**SOURCE MATERIAL**
++++++++

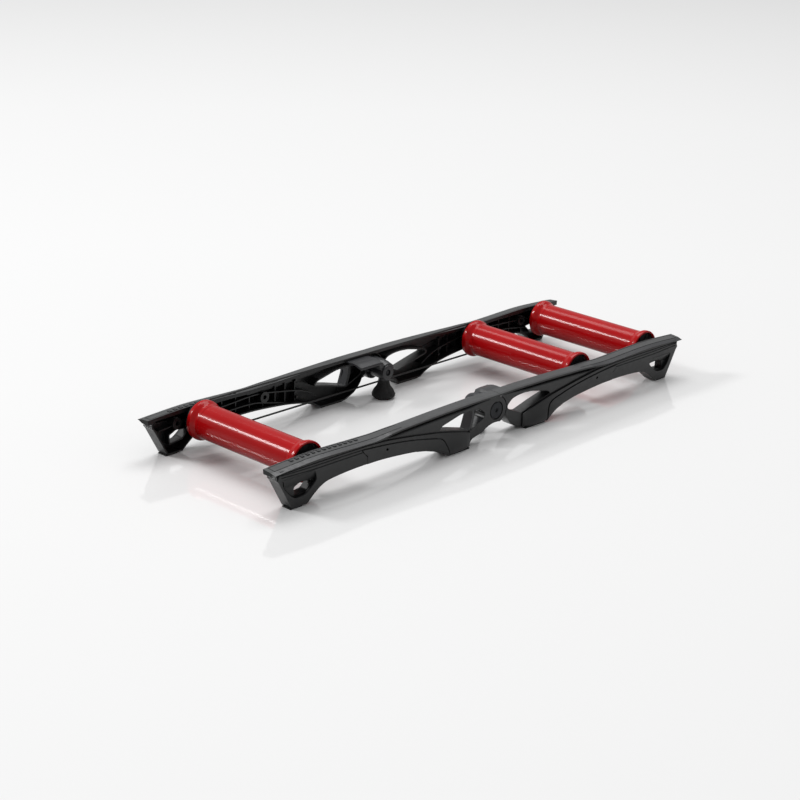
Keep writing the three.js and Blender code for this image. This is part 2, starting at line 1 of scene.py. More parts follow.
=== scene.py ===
# %% [markdown]
# # Folding bike rollers
# A cyclist rides in place on these: the rear wheel sits between two drums and the front wheel
# on a third one, which a belt keeps turning. The solid model of the rollers is loaded as a fixed
# frame, and every piece made here is laid over the part of it that it stands for.

# %% Load the frame
import json
import math

import bpy
from mathutils import Matrix, Vector


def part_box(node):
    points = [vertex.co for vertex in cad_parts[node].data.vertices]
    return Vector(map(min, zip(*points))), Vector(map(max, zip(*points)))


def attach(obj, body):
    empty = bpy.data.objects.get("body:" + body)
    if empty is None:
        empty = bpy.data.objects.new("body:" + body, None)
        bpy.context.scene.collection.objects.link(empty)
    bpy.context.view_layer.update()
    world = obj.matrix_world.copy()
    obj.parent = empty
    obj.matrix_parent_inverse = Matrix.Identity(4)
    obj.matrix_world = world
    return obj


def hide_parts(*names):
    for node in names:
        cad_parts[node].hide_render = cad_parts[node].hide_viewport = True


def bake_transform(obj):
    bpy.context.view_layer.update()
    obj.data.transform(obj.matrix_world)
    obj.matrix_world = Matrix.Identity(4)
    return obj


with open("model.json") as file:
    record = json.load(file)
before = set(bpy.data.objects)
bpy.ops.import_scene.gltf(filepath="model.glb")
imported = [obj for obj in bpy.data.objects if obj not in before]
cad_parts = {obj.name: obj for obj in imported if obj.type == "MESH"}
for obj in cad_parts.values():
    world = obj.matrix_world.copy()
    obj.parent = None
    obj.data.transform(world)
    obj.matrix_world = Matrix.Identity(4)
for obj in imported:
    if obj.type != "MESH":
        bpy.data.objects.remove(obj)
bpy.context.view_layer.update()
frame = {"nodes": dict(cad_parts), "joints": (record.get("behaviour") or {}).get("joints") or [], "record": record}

# %% [markdown]
# ## Units and small tools
# Blender works in metres here, but the sizes of moulded parts are easier to read in
# millimetres, so each size is written as a number times MM. Pieces are drawn as outlines in
# the side view (x along the rollers, z up) that are given a thickness across the track (y).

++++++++

**WORK TO COMPLETE**
All of the material above needs to be copied exactly.

**ANSWER TO THIS PROBLEM**
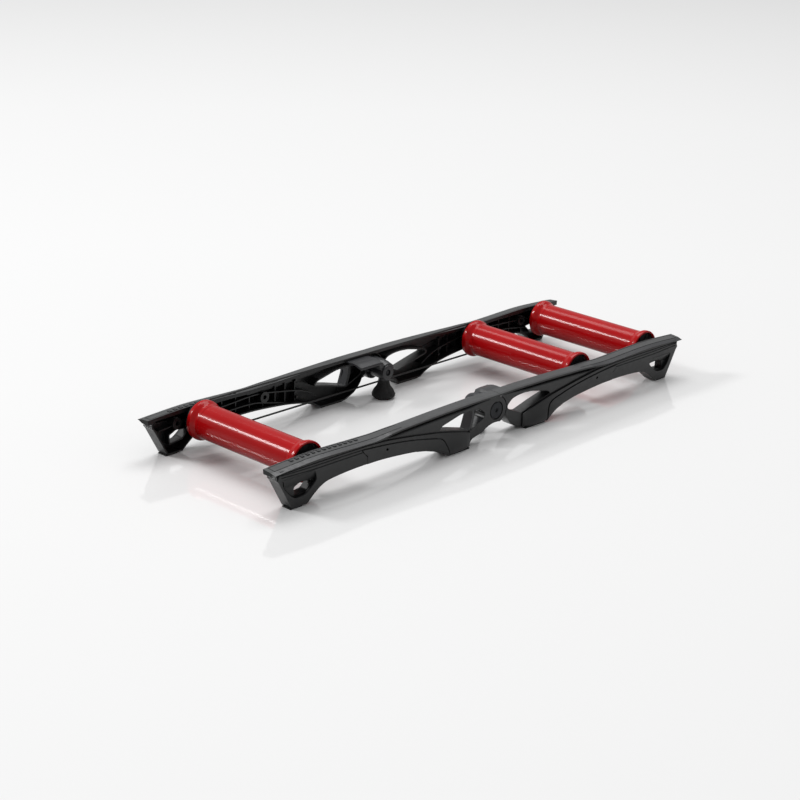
Keep writing the three.js and Blender code for this image. This is part 2, starting at line 1 of scene.py. More parts follow.
=== scene.py ===
# %% [markdown]
# # Folding bike rollers
# A cyclist rides in place on these: the rear wheel sits between two drums and the front wheel
# on a third one, which a belt keeps turning. The solid model of the rollers is loaded as a fixed
# frame, and every piece made here is laid over the part of it that it stands for.

# %% Load the frame
import json
import math

import bpy
from mathutils import Matrix, Vector


def part_box(node):
    points = [vertex.co for vertex in cad_parts[node].data.vertices]
    return Vector(map(min, zip(*points))), Vector(map(max, zip(*points)))


def attach(obj, body):
    empty = bpy.data.objects.get("body:" + body)
    if empty is None:
        empty = bpy.data.objects.new("body:" + body, None)
        bpy.context.scene.collection.objects.link(empty)
    bpy.context.view_layer.update()
    world = obj.matrix_world.copy()
    obj.parent = empty
    obj.matrix_parent_inverse = Matrix.Identity(4)
    obj.matrix_world = world
    return obj


def hide_parts(*names):
    for node in names:
        cad_parts[node].hide_render = cad_parts[node].hide_viewport = True


def bake_transform(obj):
    bpy.context.view_layer.update()
    obj.data.transform(obj.matrix_world)
    obj.matrix_world = Matrix.Identity(4)
    return obj


with open("model.json") as file:
    record = json.load(file)
before = set(bpy.data.objects)
bpy.ops.import_scene.gltf(filepath="model.glb")
imported = [obj for obj in bpy.data.objects if obj not in before]
cad_parts = {obj.name: obj for obj in imported if obj.type == "MESH"}
for obj in cad_parts.values():
    world = obj.matrix_world.copy()
    obj.parent = None
    obj.data.transform(world)
    obj.matrix_world = Matrix.Identity(4)
for obj in imported:
    if obj.type != "MESH":
        bpy.data.objects.remove(obj)
bpy.context.view_layer.update()
frame = {"nodes": dict(cad_parts), "joints": (record.get("behaviour") or {}).get("joints") or [], "record": record}

# %% [markdown]
# ## Units and small tools
# Blender works in metres here, but the sizes of moulded parts are easier to read in
# millimetres, so each size is written as a number times MM. Pieces are drawn as outlines in
# the side view (x along the rollers, z up) that are given a thickness across the track (y).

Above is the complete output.